The initial goal is to copy a variable (a) to another (b).
Doing a simple b=$a works if a is set (either a "" or a value), but if a is unset, b needs to be unset as well. If not, b will be set to "".

An unset IFS works differently than a null IFS (in bash):

                             $' \t\n'      unset         null("")
Split Expansions             default       default       no splitting
join arguments with "$*"     "$1c$2c..."   "$1 $2 ..."   "$1$2"

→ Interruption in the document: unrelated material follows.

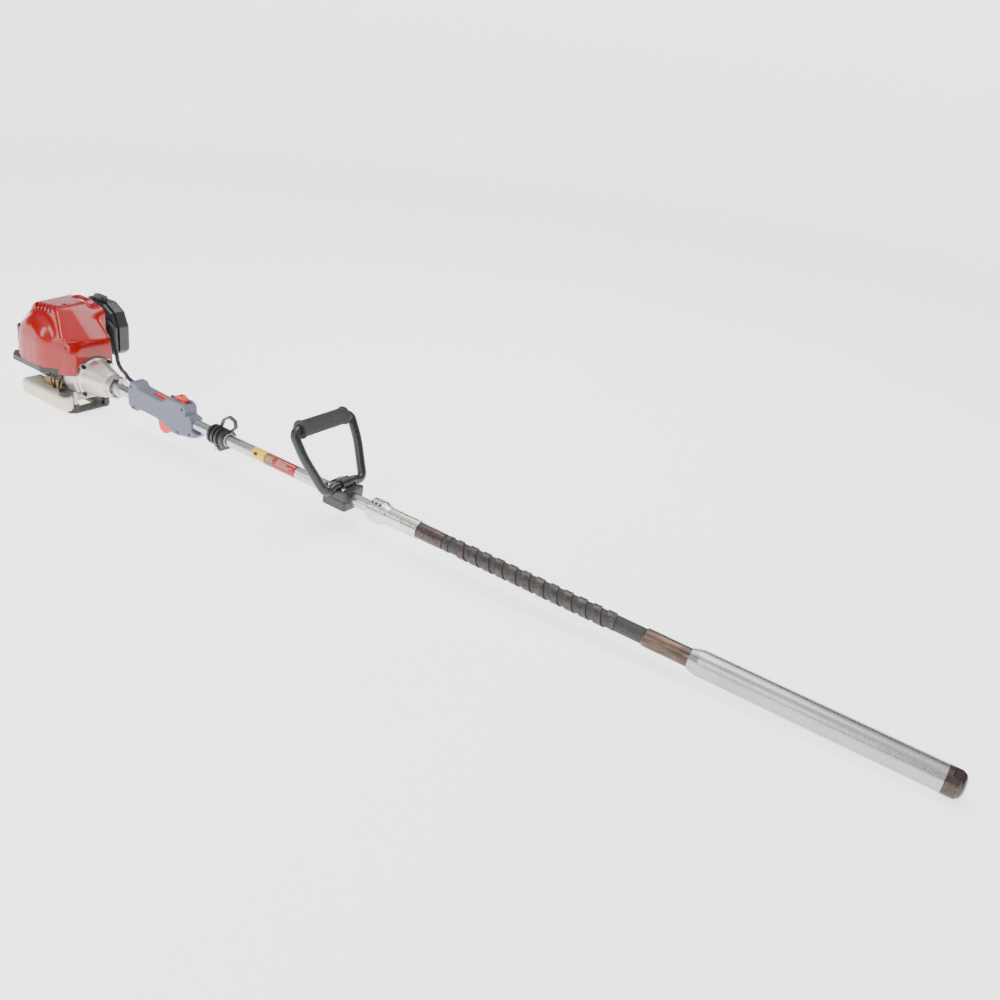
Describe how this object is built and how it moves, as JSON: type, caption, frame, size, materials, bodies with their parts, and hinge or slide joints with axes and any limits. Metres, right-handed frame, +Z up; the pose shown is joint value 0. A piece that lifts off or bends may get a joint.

So, we need two steps, copy the value and unset the copied variable (if needed). A variable copy from a to b could be done in several ways:

if [ -n "${a+set}" ]; then unset b; else b="$a"; fi
[ -n "${a+set}" ] && unset b || b="$a"
[ "${a+set}" ] && unset b || b="$a"
${a+'false'} && b=$a || unset b

Then, for IFS, we can copy it to oldIFS, change the value of IFS as needed, and restore it after use:

${IFS+'false'} && oldIFS=$IFS || unset oldIFS
IFS='new value'
${oldIFS+'false'} && IFS=$oldIFS || unset IFS

function(s)

The only way to improve this is to use a function, and yes, a function would be able to copy two vars:

copyIFS    () { ${IFS+'false'} && oldIFS=$IFS || unset oldIFS; }

provided that the names of the variables to modify are known before writing the function as the function must access such variables at the global scope. No local possible, no use of declare/typeset.

It is not possible in sh to create a function for copyvars var1 var2 (with var1 and var2 variable). That would require the use of named vars.

The restore function (using the swapped variable names) is:

restoreIFS () { ${oldIFS+'false'} && IFS=$oldIFS || unset IFS; }

Defining those two functions, we can do:

copyIFS
IFS='a new value'
restoreIFS

Probably simpler, less prone to mistakes.

Answer 6

Not an expert, but in zsh you can also use an anonymous function.

myArray=($'\1', $'\1')
printf "before: "
typeset -p IFS
function {
local IFS=$'\0'
   joinedArray=${(j::)myArray}
printf "during: "
   typeset -p IFS
}
printf "after: "
typeset -p IFS

This prints:

before: typeset IFS=$' \t\n\C-@'
during: typeset IFS=$'\C-@'
after: typeset IFS=$' \t\n\C-@'

So the value of IFS is restored. I'm guessing this is probably more lightweight than a subshell.